Fast is better than smooth. It doesn’t have to be smooth to work. This is one of those truisms of early stage YC companies. The difference is that expectation has moved from pre-seed and seed stage companies all the way up to Microsoft, which just slapped massive AI innovations into market in the last 90 days, none of which are polished to the usual Microsoft standard of perfection.
This is a “Yes Year” for Sales. Product managers used to be graded on their ability to have some backbone and push back on sales requests. The idea being that they could better focus on innovation for the whole company if they didn’t get stuck in a sales responsiveness cycle. While there will always be customization limits, the fundamental bias has shifted from “it’s in the backlog” to “I’ll see what I can do by Tuesday.”

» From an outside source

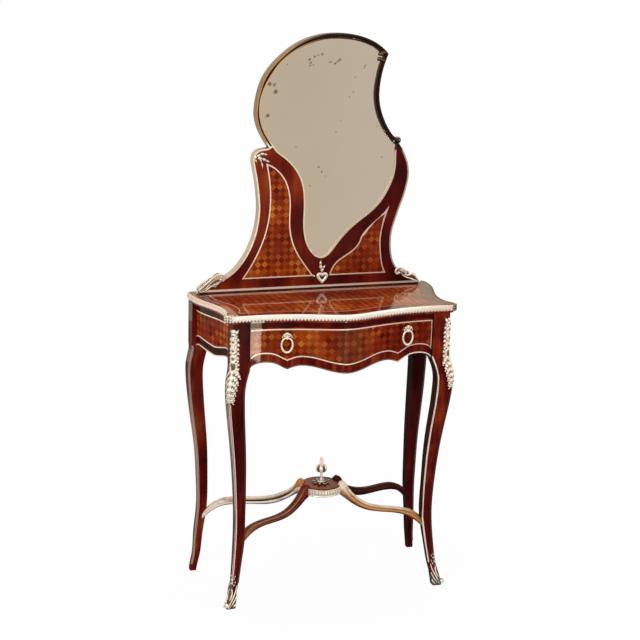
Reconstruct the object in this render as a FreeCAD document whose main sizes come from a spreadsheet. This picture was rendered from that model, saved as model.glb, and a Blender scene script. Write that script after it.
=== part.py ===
import FreeCAD, Part
import Sketcher
import math
import os

# Dressing table with a shaped mirror, one drawer, cabriole legs and a shelf stretcher.
# Millimetres, +Z up, front towards -Y, origin on the floor under the middle of the top.

V = FreeCAD.Vector

SIZES = {
    # Whole table
    "table_high": 760, "top_wide": 662, "top_deep": 334, "top_thick": 20,
    "mirror_high": 663, "gallery_half": 304,
    # Mouldings, lines and veneer
    "edge_high": 16, "edge_wide": 5, "line_wide": 3, "line_proud": 1.2, "veneer_thick": 0.6,
    "bead_wide": 4, "bead_proud": 1.5,
    "field_side": 46, "field_front": 42, "field_back": 48, "clasp_proud": 2,
    "clasp_long": 46, "clasp_deep": 30,
    # Legs: feet in from the ends of the top and out from its middle, square posts and the sway
    "front_foot_set": 47.5, "front_foot_deep": 118, "rear_foot_set": 18, "rear_foot_deep": 145,
    "front_post": 44.5, "rear_post": 39, "leg_sway": 40,
    "arris_wide": 4.5, "arris_proud": 1.3, "knee_thick": 2.6, "knee_wide": 20, "sabot_high": 62,
    "sabot_wide": 25, "toe_ball": 6,
    # Frieze
    "apron_deep": 128.5, "frieze_set": 10, "side_set": 16, "rail_thick": 18, "line_up": 19,
    "line_down": 4, "rear_rail_high": 100, "rear_rail_set": 2, "top_rail_high": 12.5,
    "top_rail_deep": 24,
    # Drawer
    "drawer_gap": 1.2, "drawer_top_gap": 0.8, "drawer_front_thick": 20, "drawer_side_in": 14,
    "drawer_side_thick": 11, "drawer_side_high": 58, "drawer_side_low": 98, "joint_gap": 0.3,
    "tongue_deep": 8, "tongue_gap": 0.1, "stop_wide": 24, "stop_high": 20,
    "drawer_bottom_thick": 5, "drawer_bottom_up": 6, "groove_deep": 5, "groove_gap": 0.2,
    "drawer_back_thick": 10, "drawer_back_gap": 6, "drawer_back_low": 4,
    "runner_thick": 11, "runner_wide": 34, "runner_hold": 4, "runner_gap": 0.5, "guide_wide": 14, "guide_high": 18,
    "kicker_wide": 28, "kicker_thick": 12,
    # Ring handles
    "handle_out": 158, "handle_shift": 8, "handle_low": 37.5, "ring_wide": 32, "ring_high": 42, "ring_bar": 4,
    "ring_thick": 4, "pin_wide": 3.2, "pin_gap": 0.1, "ring_off": 14, "eye_wide": 8.4,
    "eye_ball": 9, "shank_wide": 5, "rosette_wide": 15, "rosette_thick": 1.4, "bow_ball": 7,
    "bow_up": 8.4, "bow_side": 4.4, "nut_wide": 11, "nut_thick": 4, "bow_gap": 6,
    # Screws and dowels
    "screw_wide": 4, "screw_long": 20, "screw_head": 8, "screw_head_thick": 2.5,
    "screw_inset": 40, "hole_gap": 0.1, "dowel_wide": 8, "dowel_long": 24, "dowel_space": 150,
    # Shelf stretcher
    "shelf_high": 262, "shelf_wide": 108, "shelf_thick": 12, "shelf_step": 3, "band_high": 19,
    "band_thick": 4, "arm_wide": 20, "shelf_forward": 2, "finial_high": 73, "finial_wide": 32,
    "rosette_base_wide": 52, "rosette_base_high": 6, "rod_wide": 6,
    "rod_nut_wide": 14, "rod_nut_thick": 4,
    # Gallery and mirror
    "gallery_set": 6, "gallery_thick": 24, "glass_set": 3, "glass_thick": 4, "back_thick": 6,
    "glass_gap": 0.3, "slip_proud": 1, "base_line_up": 3.5, "base_line_high": 5,
    "base_line_proud": 3, "mount_thick": 4, "mount_proud": 2.5, "knob_wide": 18,
    "heart_out": 29, "heart_up": 29.5, "heart_wide": 32, "heart_high": 37, "heart_bar": 9,
    "stem_high": 34, "stem_wide": 13, "tip_mount_wide": 20,
}

doc = FreeCAD.newDocument("dressing_table")
sheet = doc.addObject("Spreadsheet::Sheet", "Sizes")
for row, (alias, amount) in enumerate(SIZES.items(), start=1):
    sheet.set(f"A{row}", alias)
    sheet.set(f"B{row}", str(amount))
    sheet.setAlias(f"B{row}", alias)
doc.recompute()


class SheetValues:
    """Sizes read from the sheet by their alias."""

    def __getattr__(self, alias):
        return float(sheet.get(alias))


size = SheetValues()

# Plan of the top: shares of half its width and of its depth, from the rear edge to the front
SIDE_SHARES = [(0.976, 0.0), (0.997, 0.030), (1.0, 0.090), (0.993, 0.170), (0.968, 0.285),
               (0.905, 0.475), (0.880, 0.640), (0.893, 0.740), (0.921, 0.810)]
CORNER_SHARES = [(0.921, 0.810), (0.918, 0.850), (0.885, 0.876)]
FRONT_SHARES = [(0.885, 0.876), (0.745, 0.868), (0.620, 0.869), (0.456, 0.888), (0.275, 0.931),
                (0.120, 0.980), (0.0, 1.0)]

# Depth share of the serpentine front where the drawer's sides meet it
SIDE_PLACE_SHARE = 0.867

# Lower edge of the frieze: shares of the half width or depth, and of the apron's drop
APRON_MIDDLE_SHARES = [(0.0, 1.0), (0.083, 0.985), (0.207, 0.934), (0.328, 0.872), (0.415, 0.846),
                       (0.490, 0.845), (0.552, 0.873), (0.608, 0.915)]
APRON_LOBE_SHARES = [(0.608, 0.915), (0.660, 0.869), (0.734, 0.798), (0.813, 0.770),
                     (0.892, 0.774), (0.954, 0.805), (1.0, 0.872)]
SIDE_APRON_SHARES = [(0.0, 0.840), (0.061, 0.808), (0.240, 0.830), (0.388, 0.868), (0.464, 0.883),
                     (0.577, 0.856), (0.700, 0.812), (0.800, 0.787), (0.908, 0.806), (1.0, 0.850)]

# Cabriole legs: shares of the height, of the sway outwards from the foot, and of the post
FRONT_LEG_SHARES = [(0.0, -0.03, 0.39), (0.027, -0.13, 0.39), (0.068, -0.40, 0.39),
                    (0.146, -0.70, 0.44), (0.253, -1.0, 0.55), (0.365, -0.975, 0.571),
                    (0.473, -0.85, 0.652), (0.588, -0.60, 0.742), (0.676, -0.35, 0.81),
                    (0.730, -0.24, 0.854), (0.777, -0.225, 0.888), (0.818, -0.44, 0.94),
                    (0.849, -0.675, 1.0)]
REAR_LEG_SHARES = [(0.0, 0.0, 0.42), (0.027, -0.075, 0.435), (0.068, -0.24, 0.46),
                   (0.146, -0.375, 0.525), (0.253, -0.625, 0.60), (0.365, -0.625, 0.667),
                   (0.473, -0.525, 0.744), (0.588, -0.26, 0.86), (0.676, -0.075, 0.923),
                   (0.730, 0.0, 0.95), (0.777, -0.025, 0.975), (0.818, -0.2, 0.99),
                   (0.849, -0.225, 1.0)]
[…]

It’s long-term if it’s short-term. This two principles for the price of one. First, realize that building to keep the business going today is long-term. That can help product teams recognize they have a long-term role to play. Second, any product plays with long-term payoff have to also include short-term revenue potential. You need both-and this year to innovate.
Double the value of motion in your roadmaps. In product we think of velocity or product delivery motion as having its own value. Double it. Maybe triple it this year. This isn’t just about going fast (#3), nor is it just restating Agile principles. This works regardless of your tech development approach. This is fundamentally about chunking and weighting your product roadmap so your business is in market regularly with something hot off the presses. Before, two of the right big bets a year were worth more than ten smallish releases. Now: take the ten, because they put more short-term revenue optionality on the table and fundamentally show momentum and life to the market.
2024 thinking is closed-door until Q4. Yes, take time to think about next year and down the road. Dream of those big bets. But this is not the year to involve the rest of the business in coming up with larger plays. 2024 and long-term thinking is product only this year, and I wouldn’t even try to socialize a 2024 roadmap until late in 2023. Anything else is going to look like product distracting the business.
When it sucks, remember that innovation is only mostly dead. Hat tip to Miracle Max for that one (yes, I’m a child of the 80’s.) Interest rates won’t rise forever. And humans have a great 200,000 year track record of thinking up cool new stuff to do with our brains. The problem set for tech is as rich as it’s ever been, and even in a downturn no one is saying that tech doesn’t need product managers. Product will be just fine, long-term. We just need to build the short-term tracks to that long-term future this year.
That’s it. Those are the eight principles I’m keeping top of mind for this year.
What about you? What’s missing here that’s working for you?